Electronic Thesis and Dissertation Repository

Thesis Format

Integrated Article


Doctor of Philosophy




Parker, Simon C.

2nd Supervisor

Plummer, Lawrence A.



The recent rise in research related to entrepreneurial support (ES) initiatives can be attributed to two closely intertwined insights that have garnered increased attention in recent years. Firstly, there is an increased acknowledgment of the significant role played by entrepreneurship in job creation and economic growth, consequently bolstering the emphasis on supporting entrepreneurship. Secondly, this focus on the economic importance of new businesses is accompanied by a growing understanding of the inherent vulnerabilities faced by ventures that encounter substantial challenges in their initial development stages. Considering these insights, governmental bodies and policymakers are progressively shifting their focus towards ES initiatives to bolster support for entrepreneurs.

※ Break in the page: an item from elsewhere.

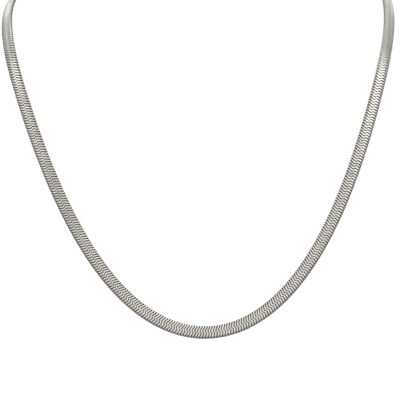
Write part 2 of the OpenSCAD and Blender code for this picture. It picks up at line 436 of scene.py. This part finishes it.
def link_mesh():
    """One link at the origin, along X, with its width along Y and its thickness along Z.

    The wire is spun round on a wide circle, and then each station goes to its own place.
    """
    stations = ring_stations()
    bm = bmesh.new()
    painted_shade = bm.verts.layers.float.new("painted_shade")
    circle = bmesh.ops.create_circle(bm, segments=WIRE_SIDES, radius=1.0)
    turn_down = Matrix.Rotation(math.pi, 4, "Z")
    bmesh.ops.transform(bm, matrix=turn_down, verts=circle["verts"])
    bmesh.ops.translate(bm, vec=(0, SPIN_R, 0), verts=circle["verts"])
    bmesh.ops.spin(
        bm, geom=bm.verts[:] + bm.edges[:], cent=(0, 0, 0), axis=(1, 0, 0),
        angle=math.tau, steps=len(stations), use_merge=True,
    )
    crown = math.cos(math.pi / WIRE_SIDES)
    flank = math.cos(math.pi / 2 - math.tau / WIRE_SIDES)
    unit_t = BAR_T / (1 + crown)
    half_w, half_t = BAND_W / 2 - crown * unit_t, BAND_T / 2 - crown * unit_t
    centres = [Vector((0, row[SHARE] * half_w, out * half_t)) for out, row in stations]
    for v in bm.verts:
        i = round(math.atan2(v.co.z, v.co.y) / math.tau * len(stations)) % len(stations)
        radial = math.hypot(v.co.y, v.co.z) - SPIN_R
        chord = centres[(i + 1) % len(stations)] - centres[i - 1]
        outward = Vector((0, chord.z, -chord.y)).normalized()
        if outward.dot(centres[i]) < 0:
            outward.negate()
        out, row = stations[i]
        along = v.co.x / flank * BAR_W / 2 * row[WIDTH]
        # Painted shade: the crown's or the flank's, as the station's row gives it.
        v[painted_shade] = row[CROWN_SHADE] if radial > 0.5 else row[FLANK_SHADE]
        v.co = centres[i] + radial * unit_t * outward
        v.co.x = along + row[SHIFT] * LINK_PITCH + BACK_SHIFT * (1 - out) / 2
    add_tongue(bm, painted_shade)
    bmesh.ops.recalc_face_normals(bm, faces=bm.faces)
    return bm


def add_tongue(bm, painted_shade):
    """The slanted plate that leads from a link's back bar through the next link's ring, painted
    dark as the shade inside the band.
    """
    root = TONGUE_ROOT * LINK_PITCH
    reach = TONGUE_REACH * LINK_PITCH - root
    rise = TONGUE_TIP - TONGUE_FOOT
    cube = bmesh.ops.create_cube(bm, size=1.0)["verts"]
    size = Matrix.Diagonal((math.hypot(reach, rise), TONGUE_W, TONGUE_THICK, 1))
    slope = Matrix.Rotation(-math.atan2(rise, reach), 4, "Y")
    middle = Matrix.Translation((root + reach / 2, 0, (TONGUE_FOOT + TONGUE_TIP) / 2))
    bmesh.ops.transform(bm, matrix=middle @ slope @ size, verts=cube)
    for v in cube:
        v[painted_shade] = TONGUE_PAINTED_SHADE


def straight_links(count):
    """A straight row of links from an array, as one mesh."""
    mesh = bpy.data.meshes.new("one_link")
    bm = link_mesh()
    bm.to_mesh(mesh)
    bm.free()
    row = bpy.data.objects.new("one_link", mesh)
    bpy.context.scene.collection.objects.link(row)
    array = row.modifiers.new("row", "ARRAY")
    array.count = count
    array.use_relative_offset = False
    array.use_constant_offset = True
    array.constant_offset_displace = (LINK_PITCH, 0, 0)
    graph = bpy.context.evaluated_depsgraph_get()
    made = bpy.data.meshes.new_from_object(row.evaluated_get(graph))
    size = len(mesh.vertices)
    bpy.data.objects.remove(row)
    return made, size


def woven_band(route, material):
    """All the links, laid on the route as a straight row would be bent onto it."""
    half = route.half_band + MOUTH_X - BAND_END_X
    # One link fewer than fits, because the last tongue reaches past its own ring.
    count = int(2 * half / LINK_PITCH) - 1
    mesh, size = straight_links(count)
    mesh.name = "herringbone_links"
    reach = [v.co.x for v in mesh.vertices]
    start = -(min(reach) + max(reach)) / 2
    tone = mesh.attributes.new("tone", "FLOAT", "POINT")
    weave = mesh.attributes.new("weave", "FLOAT_VECTOR", "POINT")
    for k in range(count):
        shade = rng.uniform(0.0, 1.0)
        tilt = math.radians(rng.gauss(0, LINK_TILT))
        nudge = rng.gauss(0, LINK_NUDGE)
        x_middle = k * LINK_PITCH
        skew = cubic_between(LINK_SKEWS, start + x_middle, 1)
        for i in range(k * size, (k + 1) * size):
            v = mesh.vertices[i]
            x, y, z = v.co.x - x_middle, v.co.y, v.co.z
            tone.data[i].value = shade
            weave.data[i].vector = (x + k * GRAIN_STEP, y, z)
            s = start + x_middle + nudge + x * math.cos(tilt) - z * math.sin(tilt) + skew * y
            v.co = route.place(s, y, x * math.sin(tilt) + z * math.cos(tilt))
    mesh.materials.append(material)
    mesh.shade_smooth()
    mesh.set_sharp_from_angle(angle=math.radians(LINK_SHARP_ANGLE))
    piece = bpy.data.objects.new("herringbone_links", mesh)
    bpy.context.scene.collection.objects.link(piece)
    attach(piece, "root")
    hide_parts("herringbone_band")
    return piece


# Hardware at the nape. It is drawn flat, in a plane that then stands up along the chain, and is
# leaned with the skin at the very end.

# A form drawn along Z, with its thickness along X and its width along Y, laid along X.
LAID_ALONG = Matrix(((0, 0, 1, 0), (1, 0, 0, 0), (0, 1, 0, 0), (0, 0, 0, 1)))
UPRIGHT = Matrix.Rotation(math.pi / 2, 4, "X")
ON_NAPE = Matrix.Rotation(math.radians(NAPE_TILT), 4, "X")


def bend_wire(bm, section, centre, angle, steps, closed=False):
    """Bends a wire's section, a loop of verts and edges, round a centre in the XY plane."""
    return bmesh.ops.spin(
        bm, geom=section, cent=centre, axis=(0, 0, 1), angle=angle, steps=steps, use_merge=closed
    )["geom_last"]


def wire_section(bm, x, y, wire, sides):
    """The round section of a wire that runs square to X, with its middle at x and y."""
    circle = bmesh.ops.create_circle(bm, segments=sides, radius=wire / 2)["verts"]
    stand = Matrix.Translation((x, y, 0)) @ Matrix.Rotation(math.pi / 2, 4, "X")
    bmesh.ops.transform(bm, matrix=stand, verts=circle)
    return circle + list(dict.fromkeys(edge for v in circle for edge in v.link_edges))


def wire_ring(r, wire, cut=0.0):
    """A ring of round wire in the XY plane. A cut, in degrees, leaves it open as a jump ring is."""
    bm = bmesh.new()
    section = wire_section(bm, r, 0, wire, RING_SIDES)
    if cut:
        bend_wire(bm, section, (0, 0, 0), math.radians(360 - cut), RING_STEPS)
        bmesh.ops.holes_fill(bm, edges=[edge for edge in bm.edges if edge.is_boundary])
    else:
        bend_wire(bm, section, (0, 0, 0), math.tau, RING_STEPS, closed=True)
    return bm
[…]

Despite this surge in ES research, the field's findings offer limited insights into effectively supporting entrepreneurs due to shortcomings in the application of robust theoretical frameworks, a narrow concentration on specific support types, and an insufficient exploration of how environmental factors influence the outcomes of entrepreneurial support. To address these knowledge gaps, we adopt the nascent theory of Organizational Sponsorship (OS) as the primary underpinning for our research investigations. These inquiries encompass the examination of the impacts of various support programs on new firm exits, the moderating effect of the local environment within this framework, and the consequences of diverse OS initiatives on the relationship between industry switching and new firm exits.

In Chapter 2, we introduce the concept of "cost reduction sponsorship" as a form of organizational support geared towards minimizing operational expenses for ventures. Our investigation delves into how various agglomeration and regional innovation factors moderate the relationship between cost reduction OS and new firm exits. Moving on to Chapter 3, we present the notion of "resource infusion OS" as a type of organizational sponsorship, involving the provision of external resources to create a resource-rich environment for venture support. We then examine how agglomeration and regional innovation factors influence this relationship. In Chapter 4, our research focuses on the interplay between industry switching and new firm exits. We delve into how industry switching impacts new firm exits contingent upon three OS initiatives: cost reduction OS through state taxes, resource infusion OS facilitated by government loans, and hybrid OS facilitated by accelerators.

Summary for Lay Audience

In recent times, there has been a growing interest in supporting entrepreneurs for two important reasons. First, the realization that entrepreneurship is vital for creating jobs and boosting the economy has led to increased support for entrepreneurs. Second, it has been learned that starting a new business can be really challenging, prompting policymakers to focus on programs that help new businesses. However, even with all this research and support, there is still no complete understanding of how to best help entrepreneurs succeed. This knowledge gap is due to a lack of strong theories, a predominant focus on specific types of support, and insufficient consideration of how the environment influences the support provided to new firms. To address these challenges, we are turning to the concept of "Organizational Sponsorship" as a foundation to study how various support programs impact new firm exits, the significance of the local environment, and the relationship between industry switching and the success of new businesses.

In Chapter 2 of our research, we explore the concept of "cost reduction sponsorship," which involves initiatives aimed at lowering the costs of doing business to support the success of new firms. We utilize taxation as a measurement to assess this form of support and comprehend its impact on the success of new companies. We then investigated how this form of support is influenced by factors like competition, industrial diversity, and the availability of new knowledge in a region. Our findings show that taxation significantly impacts the success of new firms, and this relationship is further influenced by factors such as competition in the area, diversity of industries, and the presence of new knowledge in a region.

In Chapter 3, we introduce the idea of "resource infusion sponsorship," which involves providing external resources to help new firms thrive. We use government grants to measure this support and understand how it influences the success of new companies. We also studied how this form of support and its effect on new firm survival is influenced by competition, how many different types of businesses are in the area, and whether there is new knowledge available. Our research showed that how much competition there is and how much new knowledge is available in a region can affect how government grants impact the survival of new firms.

In Chapter 4, we explore how changing industries – a concept known as "industry switching" – impacts the success of new companies. We also investigated how different types of support for new firms, like reducing taxes, providing government loans, and accelerator programs in a region, affect the relationship between changing industries and the success of new firms. What we found is that businesses switching industries can significantly impact how successful they are. But these different support programs can also have a moderating effect, meaning they can help determine whether a new business succeeds or not. So, the type of support a business gets can make a big difference in its success when it changes industries.